I doubt that would go down well on Twitter, but let’s hear it for the Union.
However, the future in 1707 was very unclear. How would it work in practice? In particular would the burghs’ pessimism about economics be realised? As Tom Devine again has argued, there was a very real possibility that Scotland’s economy would not benefit; that it would be overpowered by the wealthier and more advanced traders and manufacturers of England, and would become a subsidiary, colonial economy, focussing only on producing primary goods like cattle, coal and grain for the English market – the fate, he argues, of the Irish economy. The burgh of Montrose was highly dependant on linen and declared
One needs not the gift of prophecy to foretell what would be the fate of this poor, miserable, blinded nation in a few years
Not feeling positive about the Union, essentially.
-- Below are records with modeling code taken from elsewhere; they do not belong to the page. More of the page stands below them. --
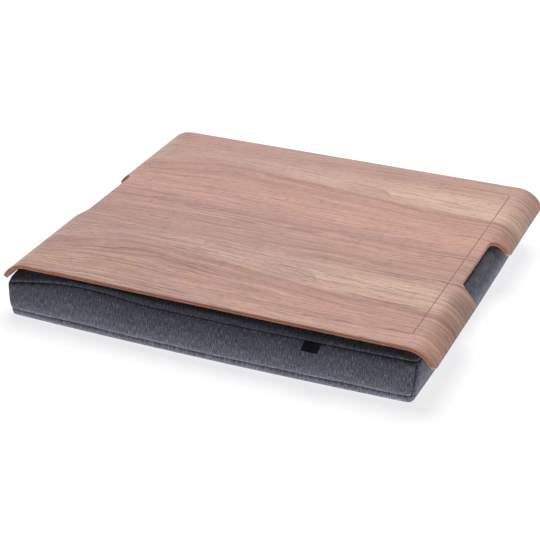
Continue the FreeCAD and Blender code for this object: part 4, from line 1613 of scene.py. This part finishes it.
@dataclass
class Cushion:
    """The bead cushion: its sewn cover, the seams, the liner and the beads."""

    workshop: Workshop
    form: CushionForm = field(default_factory=CushionForm)
    seam_depth: float = 0.0022
    seam_round: float = 0.0016
    seam_sink: float = 0.0011
    stitch_sink: float = 0.0013
    topstitch_gap: float = 0.0028
    cloth: float = 0.0009
    liner_inset: float = 0.0034
    liner_clearance: float = 0.0014
    liner_cloth: float = 0.0005
    bead_gap: float = 0.0009

    def build(self) -> None:
        """Builds the cover's panels, then everything that is sewn to them or lies inside."""
        skin = Skin(self.form)
        bag = skin.build(simulated=True)
        self.panels(skin)
        self.seams(skin)
        Tag(self.workshop).build(BVHTree.FromObject(bag, bpy.context.evaluated_depsgraph_get()))
        bpy.data.objects.remove(bag)
        self.liner()

    def panels(self, skin: Skin) -> None:
        """Cuts the cover into its sewn panels, with their edges turned in at the seams.

        Args:
            skin: the stuffed cover.
        """
        plan = (
            (Panel.TOP, "top_cloth", "cover_top_panel"),
            (Panel.BOTTOM, "bottom_cloth", "cover_bottom_panel"),
            (Panel.FRONT, "front_cloth", "cover_front_wall"),
            (Panel.RIGHT, "right_cloth", "cover_right_wall"),
            (Panel.LEFT, "left_cloth", "cover_left_wall"),
            (Panel.BACK, "back_cloth_upper", "cover_back_wall_upper"),
            (Panel.BACK, "back_cloth_lower", "cover_back_wall_lower"),
        )
        for which, name, node in plan:
            shape = skin.cut(which)
            if which is Panel.BACK:
                self.open_slot(shape, name.endswith("upper"))
            self.turn_in(shape)
            piece = finish_piece(
                f"cushion_{name}", shape, "cushion", (node,), subdivision=1, wall=self.cloth
            )
            self.workshop.dress(piece, Slot.COVER_FABRIC)

    def open_slot(self, shape: bmesh.types.BMesh, upper: bool) -> None:
        """Cuts the slot for the zip into the back panel and keeps the half above or below it.

        Args:
            shape: the back panel.
            upper: whether the upper half is kept.
        """
        form = self.form
        level, along = Vector((0, 0, 1)), Vector((1, 0, 0))
        cuts = [(level * z, level) for z in (form.zip_bottom, form.zip_middle, form.zip_top)]
        cuts += [(along * x, along) for x in (-form.zip_half_length, form.zip_half_length)]
        for place, way in cuts:
            slice_through(shape, place, way, 1e-5)
        gone = []
        for face in shape.faces:
            x, _, z = face.calc_center_median()
            in_slot = abs(x) < form.zip_half_length and form.zip_bottom < z < form.zip_top
            if in_slot or (z > form.zip_middle) != upper:
                gone.append(face)
        bmesh.ops.delete(shape, geom=gone, context="FACES")

    def turn_in(self, shape: bmesh.types.BMesh) -> None:
        """Turns a panel's edge in at the seams, which leaves the sunken line of a plain seam.

        Args:
            shape: the panel.
        """
        outward = shape.verts.layers.float_vector["outward"]
        bmesh.ops.inset_region(
            shape,
            faces=shape.faces[:],
            thickness=self.seam_round,
            use_boundary=True,
            use_even_offset=True,
        )
        rim = [e for e in shape.edges if e.is_boundary]
        for vert in dict.fromkeys(v for e in rim for v in e.verts):
            vert.co -= Vector(vert[outward]).normalized() * self.seam_sink
        turned = bmesh.ops.extrude_edge_only(shape, edges=rim)
        for vert in turned["geom"]:
            if isinstance(vert, bmesh.types.BMVert):
                vert.co -= Vector(vert[outward]).normalized() * self.seam_depth

    def seams(self, skin: Skin) -> None:
        """Sews the stitches into the seams, and two rows along the zip.

        Args:
            skin: the stuffed cover.
        """
        thread = Stitching(self.workshop)
        lines = skin.seams()
        for kind, node in (
            ("top", "top_seam_thread"),
            ("bottom", "bottom_seam_thread"),
            ("corner", "corner_seam_threads"),
        ):
            thread.build(f"{kind}_seam_stitches", lines[kind], self.stitch_sink, [node])
        out = Vector((0, 1, 0))
        reach, back = self.form.zip_half_length, self.form.upper_seam[4]
        for name, height in (
            ("upper", self.form.zip_top + self.topstitch_gap),
            ("lower", self.form.zip_bottom - self.topstitch_gap),
        ):
            row = [(Vector((x, back, height)), out) for x in (-reach, reach)]
            thread.build(f"zip_topstitch_{name}", [row], 0.0)

    def inner(self, gap: float) -> Skin:
        """Makes a bag that follows the settled cover from inside, a gap under the liner.

        Args:
            gap: how far the bag lies inside the liner.

        Returns:
            The bag.
        """
        clearance = self.liner_clearance + gap
        bag = Skin(
            self.form.shrunk(self.liner_inset + gap, clearance),
            lowest=clearance,
            highest=self.form.crown[0] - clearance,
        )
        bag.build(simulated=False)
        return bag

    def liner(self) -> None:
        """Makes the two halves of the liner, and the beads in it as one mass."""
        bag = self.inner(0.0)
        place = Vector((0, 0, self.form.zip_middle))
        for half, way in (("bottom", -1), ("top", 1)):
            shape = bag.cut()
            slice_through(shape, place, Vector((0, 0, way)), 1e-6, clear=True)
            node, wall = f"liner_bag_{half}", self.liner_cloth
            piece = finish_piece(f"liner_{half}_cloth", shape, "cushion", (node,), wall=wall)
            self.workshop.dress(piece, Slot.LINER_COTTON)
        bpy.data.objects.remove(bag.bag)
        beads = self.inner(self.bead_gap)
        piece = finish_piece("bead_mass", beads.cut(), "cushion", ("bead_filling",))
        self.workshop.dress(piece, Slot.FOAM_BEADS)
        bpy.data.objects.remove(beads.bag)


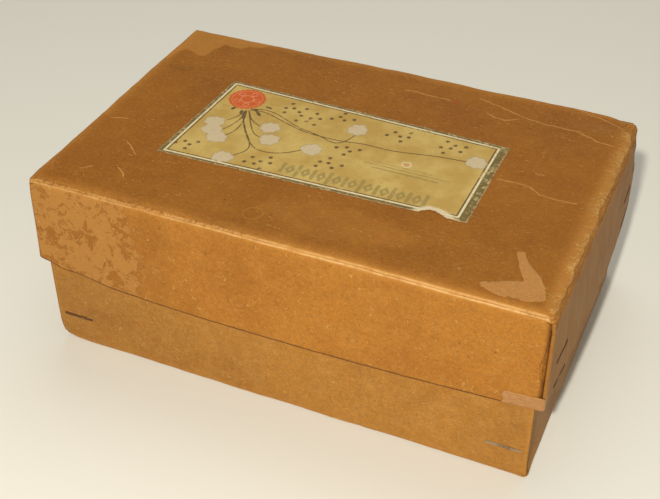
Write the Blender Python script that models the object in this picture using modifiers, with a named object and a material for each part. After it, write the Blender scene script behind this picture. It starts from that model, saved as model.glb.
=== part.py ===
"""Two-piece telescoping carton of wire-stitched pasteboard, with a pasted paper label.

Metres, +Z up. The origin is the centre of the underside, and X runs along the long walls.
The bottom tray and the lid are each one blank of board: cut, folded up on soft creases, and
stitched through their corner tabs with flat wire. The lid lifts straight off along +Z.
"""

import math

import bmesh
import bpy
from mathutils import Matrix, Vector

# The lid's outside, measured at its fold lines
LID_LENGTH = 0.250
LID_WIDTH = 0.162
LID_DEPTH = 0.0507
BOX_HEIGHT = 0.0972

# Board and the air kept between faces that touch on the real carton
BOARD = 0.0015
GAP = 0.0003
FIT = 0.0004
FOLD_RADIUS = 0.0024
FOLD_STEPS = 4

# Corner tabs, each inside the wall it is stitched to
TAB_LENGTH = 0.034
EDGE_SETBACK = 0.0005
CORNER_SLOT = 0.0008

# Slack of the lid's skirt: how far the middle of each lower edge has swollen outwards
LONG_WALL_SWELL = 0.0050
END_WALL_SWELL = 0.0028
SWELL_STEPS = 6
SKIRT_STEPS = 3

# Stitching wire
WIRE_WIDTH = 0.0016
WIRE_THICKNESS = 0.0005
CROWN_LENGTH = 0.0160
CROWN_PROUD = 0.0002
CLINCH_LENGTH = 0.0060
WIRE_BEND = 0.0005
WIRE_BEND_STEPS = 3

# Where the stitches are: distance from the middle of the wall, and heights
BASE_STITCH_X = 0.1095
BASE_STITCH_HEIGHTS = {"low": 0.0170, "high": 0.0720}
LID_STITCH_Y = 0.0620
LID_STITCH_HEIGHTS = {"low": 0.0510, "high": 0.0650}

# Pasted paper
LABEL_THICKNESS = 0.00020
LABEL_LEFT = -0.0790
LABEL_RIGHT = 0.0722
LABEL_LEFT_HALF = 0.0364
LABEL_RIGHT_HALF = 0.0328
LABEL_LEFT_SHIFT = -0.0006
LABEL_RIGHT_SHIFT = -0.0018
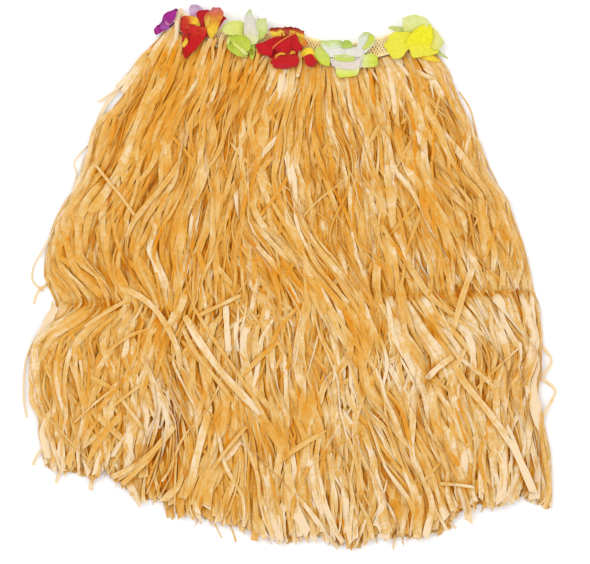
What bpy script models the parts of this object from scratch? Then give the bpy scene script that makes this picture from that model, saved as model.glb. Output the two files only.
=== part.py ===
"""A raffia grass skirt with fabric flowers on its braided waistband, laid flat.

Metres, +Z up. The skirt lies on the plane z = 0, its front upwards and its waist
towards +Y, with the origin under the middle of its outline. Four rows of strands,
two of the front on two of the back, hang from strips along the band's lower edge.
"""

import math
import random
from collections import namedtuple

import bmesh
import bpy
from mathutils import Matrix, Vector

MM = 0.001
SEED = 11

# Clear space between pieces that lie on or beside each other.
SEAM = 0.3 * MM

# Waistband: a loop of flat elastic, pressed flat.
BAND_WIDTH = 20 * MM
BAND_WALL = 2.2 * MM
BAND_INSIDE_GAP = 1.2 * MM
BAND_CELLS = 24
BAND_TURN_STEPS = 3

# Backing strips: one under the band's lower edge for each row of strands.
STRIP_WIDTH = 4 * MM
STRIP_THICKNESS = 1.2 * MM

# Strands: flat ribbons of four sides. A strand fills this share of its own place in the row.
STRAND_THICKNESS = 1.4 * MM
ROOT_FILL = 0.74
STRAND_FILL = 0.84
NARROWEST_SHARE = 0.9

# How the strands stray: the step of one strand's drift from level to level, the length down
# the skirt over which a row's sway turns by one radian, and the share of a row's width, one
# part in this many, over which the sway dies out at each side.
WANDER_STEP = 0.8
SWAY_TURN_MM = 45.0
EDGE_CALM = 8

# Petals: one layer of stiffened fabric.
PETAL_THICKNESS = 1.0 * MM
PETAL_STEPS = 20
HUB_RADIUS = 4.5 * MM
HUB_SHARE = 0.26
BELLY_SHARE = 0.66
CUP_CURVE = 1.6
LOBE_POWER = 4
BARE_REACH_MM = 7.0
BARE_RISE_MM = 0.2
MERGE_DISTANCE = 0.1 * MM

# Middle line of the band, from the left turn to the right one, in millimetres.
WaistPoint = namedtuple("WaistPoint", "x y")
WAISTLINE = (
    WaistPoint(-110, 255.5),
    WaistPoint(-88, 244.5),
    WaistPoint(-64, 236.5),
    WaistPoint(-26, 234.5),
    WaistPoint(15, 230.0),
    WaistPoint(57, 221.5),
    WaistPoint(92, 229.5),
    WaistPoint(124, 239.0),
    WaistPoint(150, 238.0),
)

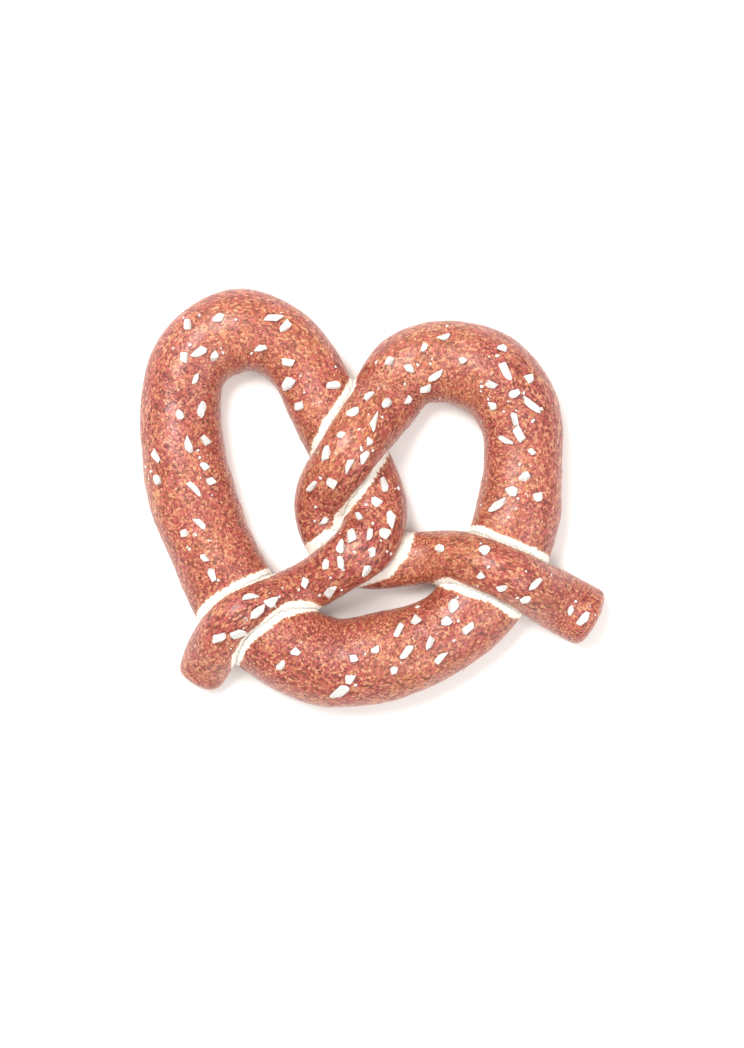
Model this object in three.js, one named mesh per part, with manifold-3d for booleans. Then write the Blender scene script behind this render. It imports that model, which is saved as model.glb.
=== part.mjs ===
// A soft pretzel: one rope of dough, thick in its belly and thin at its two ends, looped left and right,
// twisted twice and laid back over itself, then baked on a flat sheet with coarse salt on its upper side.
// Millimetres, +Z up. The pretzel lies on z = 0 with its belly towards -Y, and the origin is under its
// middle.
import * as THREE from "three";
import { mergeVertices } from "three/addons/utils/BufferGeometryUtils.js";
import Module from "manifold-3d";

// The rope seen from above, from its left tip to its right tip. Each stretch is an arc: its centre x, y,
// its radius, the angles in degrees where it starts and ends, how many knots it gives the rope, and the
// width at both ends.
const stretches = {
  "left tip": { x: -60.6, y: -63.1, radius: 0, angles: [0, 0], knots: 1, widths: [14.4, 14.4] },
  "left arm": { x: -27.8, y: -61, radius: 28.5, angles: [158, 108], knots: 3, widths: [17.4, 14.8] },
  "left arm, top": { x: -24, y: -30.3, radius: 0, angles: [0, 0], knots: 1, widths: [17, 17] },
  "left twist": { x: -17.1, y: -5.2, radius: 17.7, angles: [-64, 29], knots: 4, widths: [18.4, 23.8] },
  "under the twist": { x: -12.5, y: 24, radius: 0, angles: [0, 0], knots: 1, widths: [25, 25] },
  "left loop, up": { x: -45.6, y: 31.6, radius: 25.7, angles: [30, 88], knots: 3, widths: [23.6, 28] },
  "left loop, down": { x: -43.3, y: 35.5, radius: 22, angles: [122, 184], knots: 3, widths: [27.5, 27] },
  "left side": { x: 74.8, y: 37.7, radius: 141, angles: [193, 202], knots: 2, widths: [29.3, 28.8] },
  "left belly": { x: 3.9, y: 7.2, radius: 65.2, angles: [224, 254], knots: 3, widths: [29.6, 30.4] },
  "belly": { x: 4.2, y: -53.2, radius: 0, angles: [0, 0], knots: 1, widths: [29.9, 29.9] },
  "right belly": { x: -9.2, y: 4, radius: 59.3, angles: [305, 348], knots: 3, widths: [27.6, 29] },
  "right loop, up": { x: 19.4, y: 18.5, radius: 31.8, angles: [-4, 49], knots: 3, widths: [26.8, 29.8] },
  "right loop, down": { x: 25.3, y: 20.7, radius: 26.6, angles: [88, 121], knots: 2, widths: [27.6, 26.6] },
  "over the left loop": { x: 3.3, y: 32, radius: 0, angles: [0, 0], knots: 1, widths: [23.7, 23.7] },
  "above the twist": { x: -7.8, y: 16.5, radius: 0, angles: [0, 0], knots: 1, widths: [20.4, 20.4] },
  "right twist": { x: 0.9, y: -2.5, radius: 18.5, angles: [167, 259], knots: 4, widths: [18.8, 18.4] },
  "right arm": { x: 23, y: -64.2, radius: 44.8, angles: [98, 64], knots: 3, widths: [18.4, 18.3] },
  "right tip": { x: 75.9, y: -41.2, radius: 0, angles: [0, 0], knots: 1, widths: [21.3, 21.3] },
};

// How the rope rose and sagged in the oven
const heightShare = 0.78; // the rope's height over its width
const widestShare = 0.42; // the level of its widest place, over its height
const squareness = 0.8; // of its lower half: 1 is round, less is squarer
const flattened = 1.2; // how far the sheet flattened its underside
const tipLength = 4.5; // the blunt rounding at both tips
const tipBluntness = 3;

// How it lies over itself. The rope crosses itself four times, counted from the left tip: the left arm over
// the left side, the two crossings of the twist, and the right arm over the right side.
const earlierPassOnTop = [true, true, false, false];
const climbShare = 0.7; // how far the upper rope rides up, over the lower rope's height
const pressShare = 0.08; // how far it presses the lower rope down
const runOff = 14; // how far past the lower rope's edge it comes down again

// Gentle lumps that hand rolling leaves: share of the width, length along the rope, turns round it
const lumps = [
  { share: 0.022, length: 69, turns: 1 },
  { share: 0.014, length: 33, turns: -2 },
];

// Facets
const sides = 20;
const step = 4.4;
const tipRings = [0.12, 0.45, 1]; // in tip lengths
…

And there is no denying that when Scotland joined England and Wales in Great Britain they created a new state, not a nation. The future remained very unclear; would economic growth or economic subjugation be the outcome? Would the Scottish people become reconciled to this new state? It’s also worth noting that many English saw a loss of autonomy in this new entity. Meanwhile the Union made no attempt to erase the distinctive cultural identity of the Scots, and it remained to be seen if together the Scots, English, Welsh and Irish would make Great Britain a nation with its own identity.